> [Aim of the exercise]
Only the lines from the one with "obj.matrix_parent_inverse = Matrix.Identity(4)" through the one with "imported = [obj" are to be restated, word for word, with both of them included.
Start Items
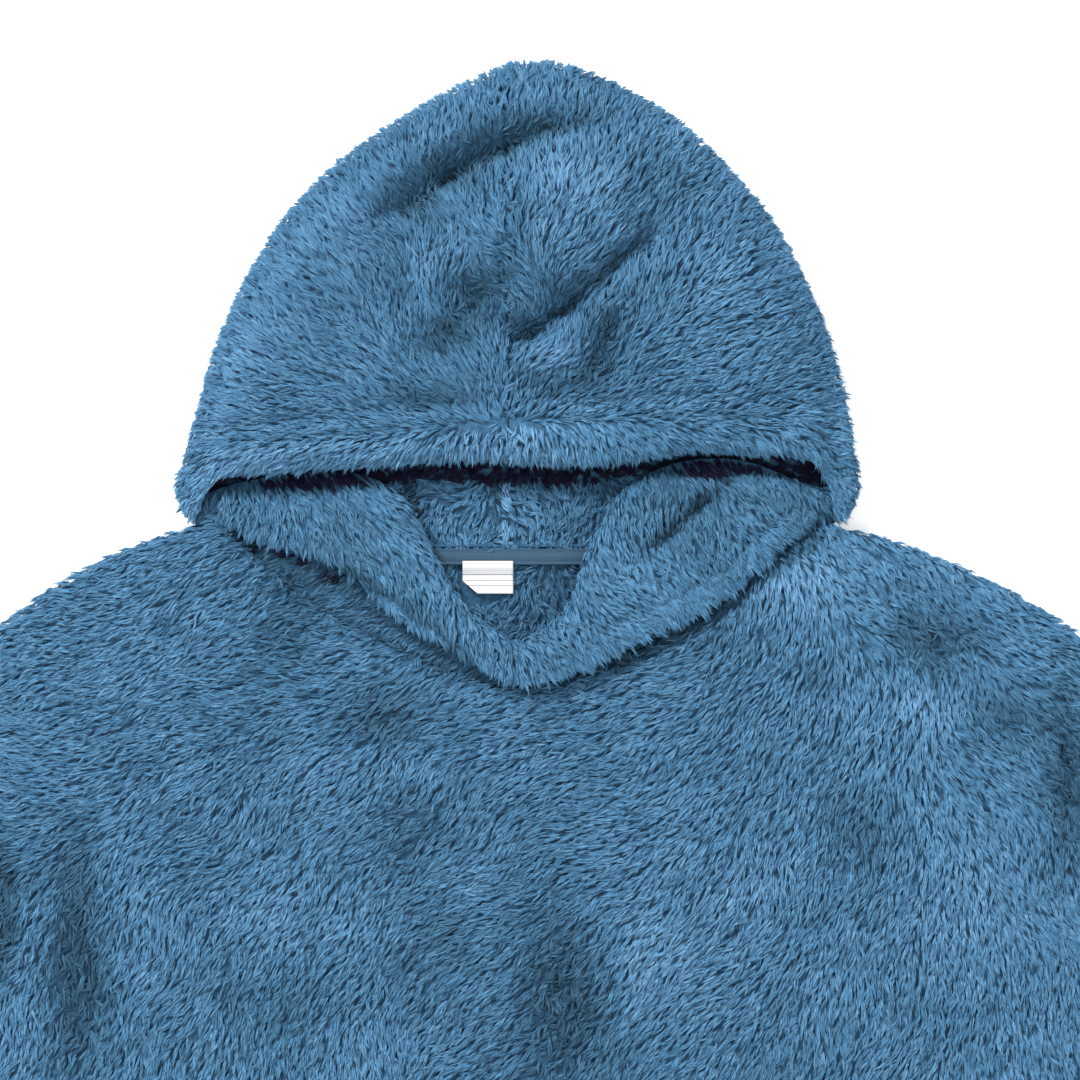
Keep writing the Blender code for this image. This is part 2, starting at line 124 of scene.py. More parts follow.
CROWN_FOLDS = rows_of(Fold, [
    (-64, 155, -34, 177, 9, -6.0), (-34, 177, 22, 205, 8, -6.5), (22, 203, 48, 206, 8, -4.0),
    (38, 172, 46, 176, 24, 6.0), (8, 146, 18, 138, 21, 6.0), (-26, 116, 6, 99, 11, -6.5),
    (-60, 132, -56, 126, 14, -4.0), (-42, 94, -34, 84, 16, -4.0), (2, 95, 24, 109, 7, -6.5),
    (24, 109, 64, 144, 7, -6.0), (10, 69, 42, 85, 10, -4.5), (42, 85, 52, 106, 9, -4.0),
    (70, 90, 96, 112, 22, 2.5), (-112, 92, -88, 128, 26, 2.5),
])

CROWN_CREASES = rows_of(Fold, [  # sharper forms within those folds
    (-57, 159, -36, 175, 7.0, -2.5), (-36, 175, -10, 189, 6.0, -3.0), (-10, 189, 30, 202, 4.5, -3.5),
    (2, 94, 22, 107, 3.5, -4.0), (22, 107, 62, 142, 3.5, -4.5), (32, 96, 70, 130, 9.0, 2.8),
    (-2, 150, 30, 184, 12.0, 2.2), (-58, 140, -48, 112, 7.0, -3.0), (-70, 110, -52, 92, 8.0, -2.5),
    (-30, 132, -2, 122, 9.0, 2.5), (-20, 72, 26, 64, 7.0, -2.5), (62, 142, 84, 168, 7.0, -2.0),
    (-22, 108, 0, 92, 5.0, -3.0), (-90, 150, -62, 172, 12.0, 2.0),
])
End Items
Start Items
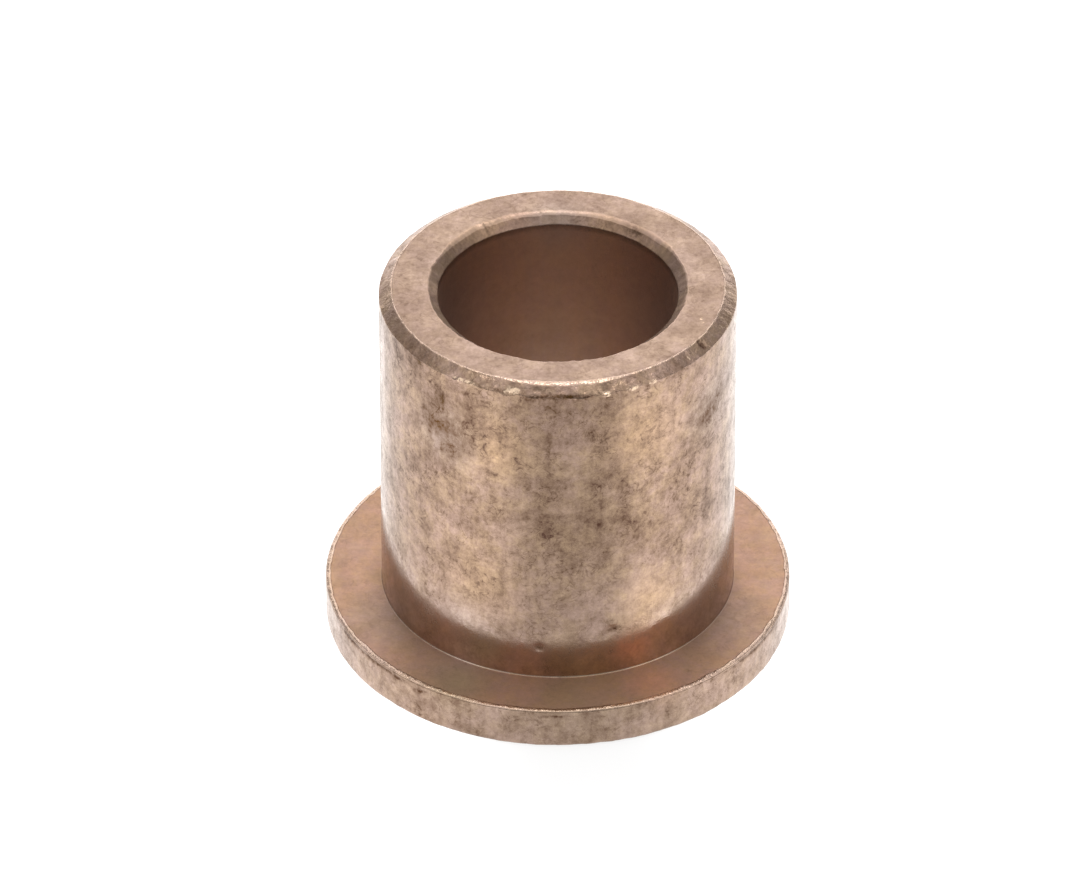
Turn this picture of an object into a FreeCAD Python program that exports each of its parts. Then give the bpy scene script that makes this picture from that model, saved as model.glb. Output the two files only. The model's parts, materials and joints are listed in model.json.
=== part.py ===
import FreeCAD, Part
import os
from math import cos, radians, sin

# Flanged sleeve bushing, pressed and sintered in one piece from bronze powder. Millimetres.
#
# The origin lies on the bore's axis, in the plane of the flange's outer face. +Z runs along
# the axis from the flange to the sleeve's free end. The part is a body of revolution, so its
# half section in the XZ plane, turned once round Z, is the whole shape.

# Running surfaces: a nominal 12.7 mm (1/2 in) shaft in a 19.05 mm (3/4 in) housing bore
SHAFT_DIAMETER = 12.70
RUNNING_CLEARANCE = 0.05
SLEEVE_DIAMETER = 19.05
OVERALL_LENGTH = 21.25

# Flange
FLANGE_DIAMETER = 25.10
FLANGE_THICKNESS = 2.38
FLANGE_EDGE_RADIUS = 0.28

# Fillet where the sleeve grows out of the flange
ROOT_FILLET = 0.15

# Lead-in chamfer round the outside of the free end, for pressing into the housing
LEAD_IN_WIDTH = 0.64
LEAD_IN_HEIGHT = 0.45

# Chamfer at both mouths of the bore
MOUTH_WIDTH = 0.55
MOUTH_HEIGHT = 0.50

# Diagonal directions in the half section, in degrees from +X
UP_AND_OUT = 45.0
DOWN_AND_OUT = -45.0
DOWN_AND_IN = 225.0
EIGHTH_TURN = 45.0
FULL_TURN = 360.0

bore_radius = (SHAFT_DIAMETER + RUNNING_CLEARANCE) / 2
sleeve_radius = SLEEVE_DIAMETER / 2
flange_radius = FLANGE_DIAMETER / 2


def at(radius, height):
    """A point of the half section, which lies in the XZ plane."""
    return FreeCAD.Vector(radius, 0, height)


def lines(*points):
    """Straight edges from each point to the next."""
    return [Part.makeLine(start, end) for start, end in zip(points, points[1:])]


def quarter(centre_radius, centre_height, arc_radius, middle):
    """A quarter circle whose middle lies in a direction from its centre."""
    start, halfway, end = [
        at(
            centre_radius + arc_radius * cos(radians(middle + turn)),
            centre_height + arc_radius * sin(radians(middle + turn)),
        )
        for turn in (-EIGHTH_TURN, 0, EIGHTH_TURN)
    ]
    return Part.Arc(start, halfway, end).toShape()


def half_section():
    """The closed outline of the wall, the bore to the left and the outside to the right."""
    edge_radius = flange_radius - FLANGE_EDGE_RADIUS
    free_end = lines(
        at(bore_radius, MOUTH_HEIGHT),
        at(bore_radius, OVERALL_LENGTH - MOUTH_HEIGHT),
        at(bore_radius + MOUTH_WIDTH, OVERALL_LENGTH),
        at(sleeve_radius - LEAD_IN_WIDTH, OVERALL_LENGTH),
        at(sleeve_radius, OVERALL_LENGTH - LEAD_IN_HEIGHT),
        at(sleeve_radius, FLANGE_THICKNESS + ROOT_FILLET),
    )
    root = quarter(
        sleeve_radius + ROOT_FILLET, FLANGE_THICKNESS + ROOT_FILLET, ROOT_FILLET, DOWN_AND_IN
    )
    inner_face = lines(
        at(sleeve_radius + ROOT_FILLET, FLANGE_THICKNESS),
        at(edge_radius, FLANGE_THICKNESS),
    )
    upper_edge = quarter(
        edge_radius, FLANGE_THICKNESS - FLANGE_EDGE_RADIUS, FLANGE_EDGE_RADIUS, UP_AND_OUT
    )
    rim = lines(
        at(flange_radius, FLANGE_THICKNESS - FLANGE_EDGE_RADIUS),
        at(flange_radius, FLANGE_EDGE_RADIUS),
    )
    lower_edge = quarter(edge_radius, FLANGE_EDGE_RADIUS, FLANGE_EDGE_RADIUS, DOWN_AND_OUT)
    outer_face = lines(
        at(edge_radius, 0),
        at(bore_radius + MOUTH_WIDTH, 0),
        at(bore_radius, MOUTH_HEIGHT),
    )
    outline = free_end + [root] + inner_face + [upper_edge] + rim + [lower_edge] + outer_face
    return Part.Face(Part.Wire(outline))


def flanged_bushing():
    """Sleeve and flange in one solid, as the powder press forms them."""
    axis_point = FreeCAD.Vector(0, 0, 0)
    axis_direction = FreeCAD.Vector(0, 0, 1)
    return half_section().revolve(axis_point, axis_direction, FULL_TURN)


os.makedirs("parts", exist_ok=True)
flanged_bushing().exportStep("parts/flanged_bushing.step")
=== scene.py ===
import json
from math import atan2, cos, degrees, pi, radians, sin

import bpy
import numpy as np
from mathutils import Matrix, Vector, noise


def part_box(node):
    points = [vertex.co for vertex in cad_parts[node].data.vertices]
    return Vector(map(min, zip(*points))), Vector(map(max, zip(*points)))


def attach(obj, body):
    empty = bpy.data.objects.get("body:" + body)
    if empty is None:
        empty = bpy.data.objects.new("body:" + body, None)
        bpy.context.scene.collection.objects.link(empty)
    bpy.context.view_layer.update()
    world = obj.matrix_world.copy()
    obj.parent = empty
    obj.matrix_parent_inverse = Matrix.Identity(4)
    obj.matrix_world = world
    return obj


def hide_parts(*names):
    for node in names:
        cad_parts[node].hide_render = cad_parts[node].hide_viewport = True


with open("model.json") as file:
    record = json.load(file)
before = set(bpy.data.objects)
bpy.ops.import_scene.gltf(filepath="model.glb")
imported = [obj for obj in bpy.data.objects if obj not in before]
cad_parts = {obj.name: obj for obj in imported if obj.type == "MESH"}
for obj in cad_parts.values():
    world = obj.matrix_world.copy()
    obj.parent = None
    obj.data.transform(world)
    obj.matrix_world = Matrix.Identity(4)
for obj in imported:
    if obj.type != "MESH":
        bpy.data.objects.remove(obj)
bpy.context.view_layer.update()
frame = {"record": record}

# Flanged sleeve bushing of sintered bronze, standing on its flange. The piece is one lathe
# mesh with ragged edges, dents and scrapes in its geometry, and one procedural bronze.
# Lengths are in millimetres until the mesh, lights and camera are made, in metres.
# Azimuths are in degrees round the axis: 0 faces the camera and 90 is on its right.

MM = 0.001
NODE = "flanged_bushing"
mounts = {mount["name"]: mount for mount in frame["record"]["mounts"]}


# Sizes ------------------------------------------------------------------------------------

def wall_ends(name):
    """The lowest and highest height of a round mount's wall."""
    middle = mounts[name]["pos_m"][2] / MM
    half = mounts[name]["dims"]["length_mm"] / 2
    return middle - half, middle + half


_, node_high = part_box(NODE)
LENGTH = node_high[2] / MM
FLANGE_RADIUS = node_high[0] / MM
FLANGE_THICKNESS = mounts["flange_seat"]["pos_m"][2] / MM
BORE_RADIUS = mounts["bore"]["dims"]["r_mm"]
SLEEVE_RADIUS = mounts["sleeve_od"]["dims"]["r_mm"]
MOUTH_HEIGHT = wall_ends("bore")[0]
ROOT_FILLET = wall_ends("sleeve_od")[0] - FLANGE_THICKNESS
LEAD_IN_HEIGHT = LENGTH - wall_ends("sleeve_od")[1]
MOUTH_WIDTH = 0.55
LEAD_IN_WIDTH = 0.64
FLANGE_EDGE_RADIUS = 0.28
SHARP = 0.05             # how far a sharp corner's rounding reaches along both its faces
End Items
> [Correct answer]
    obj.matrix_parent_inverse = Matrix.Identity(4)
    obj.matrix_world = world
    return obj


def hide_parts(*names):
    for node in names:
        cad_parts[node].hide_render = cad_parts[node].hide_viewport = True


with open("model.json") as file:
    record = json.load(file)
before = set(bpy.data.objects)
bpy.ops.import_scene.gltf(filepath="model.glb")
imported = [obj for obj in bpy.data.objects if obj not in before]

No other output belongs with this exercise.